JohnTravolta sovrappeso becca i truffatori

nostro inviato a Courmayeur
Mai andarsene prima che siano finiti i titoli di coda: c’è spesso da imparare. Come in Salvador del giovane spagnolo Manuel Huerga che racconta la lotta dello studente idealista Salvador Puig Antich contro l’opprimente dittatura di Franco. Una storia vera che si conclude con l’arresto del ribelle, spedito, dopo una vana battaglia legale, sul patibolo. Ovvero, siamo nel marzo del ’74, ultimo prigioniero politico giustiziato con la garrota. E qui è dura tenere gli occhi aperti durante l’esecuzione, mostrata in tutta la sua atroce dinamica. Ma ecco che dopo la fine, appare, tra le immagini dedicate ai grandi rivoluzionari, quella di Bin Laden. Facile l’equazione: Bush uguale a Franco.
In una Courmayeur desolatamente senza neve, il Noir in Festival numero sedici fa collezione di controversie giudiziarie, vedi il barbosetto simildocumentario The Trials of Larry Hunt, altro drammatico fatto realmente accaduto, dove nel 1984 un ventenne nero del North Carolina è ingiustamente accusato di aver stuprato e ucciso una ragazza bianca. Gli viene affibbiato l’ergastolo, che indigna sì lo spettatore ma, sarà pure bieco cinismo, non riesce a farlo fremere, nonostante i diciannove anni di detenzione, come quando la condanna è a morte. La sedia elettrica si materializza, anche qui con dovizia di particolari, nella sua macabra messinscena nell’avvincente Lonely Hearts dell’americano Todd Robinson, guarda caso un’altra storia vera. Al centro dell’azione una coppia di imbroglioni, Martha Beck (Salma Hayek) e Ray Fernandez (Jared Leto), che nel 1948 fecero razzia dei conti in banca di svariate ingenue signore ansiose di trovare l’anima gemella. Non esitando a passare dalla truffa all’omicidio nei casi più ostinati. Finché il cocciuto poliziotto in crisi familiare Elmer Robinson (il malinconico John Travolta, ormai irrimediabilmente sovrappeso) non riuscì ad incastrarli con l’aiuto del comprensivo collega Tooley (un grande James Gandolfini).
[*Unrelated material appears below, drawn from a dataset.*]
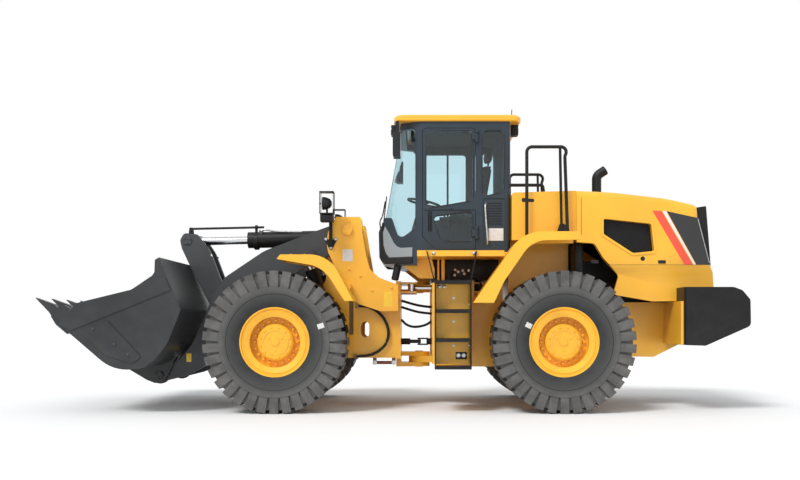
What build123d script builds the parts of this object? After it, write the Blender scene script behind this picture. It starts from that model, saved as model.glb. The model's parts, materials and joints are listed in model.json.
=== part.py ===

Un eccellente, amarissimo poliziesco, con dialoghi scintillanti, sangue a catinelle e una scena di sesso per così dire lewinskiano di irresistibile umorismo, che si annuncia un sicuro boom nelle sale.
Non avrà purtroppo un uguale successo il miglior film della rassegna, come al solito di ottimo livello, il francese La tourneuse de pages, un film che non ha attori di grido, ma mette addosso un’angoscia indicibile. Tutto ruota attorno alla giovanissima Melanine (la maliziosa Déborah François), bocciata all’esame di pianoforte per colpa di una presidentessa di commissione quantomeno distratta.

Qualche anno dopo la ragazzina diventata donna s’insinua sorridente, ovviamente senza essere riconosciuta, nella vita della concertista che le troncò la carriera. E prepara l’implacabile, sottile vendetta, trasformandosi nella sua insostituibile girapagine degli spartiti.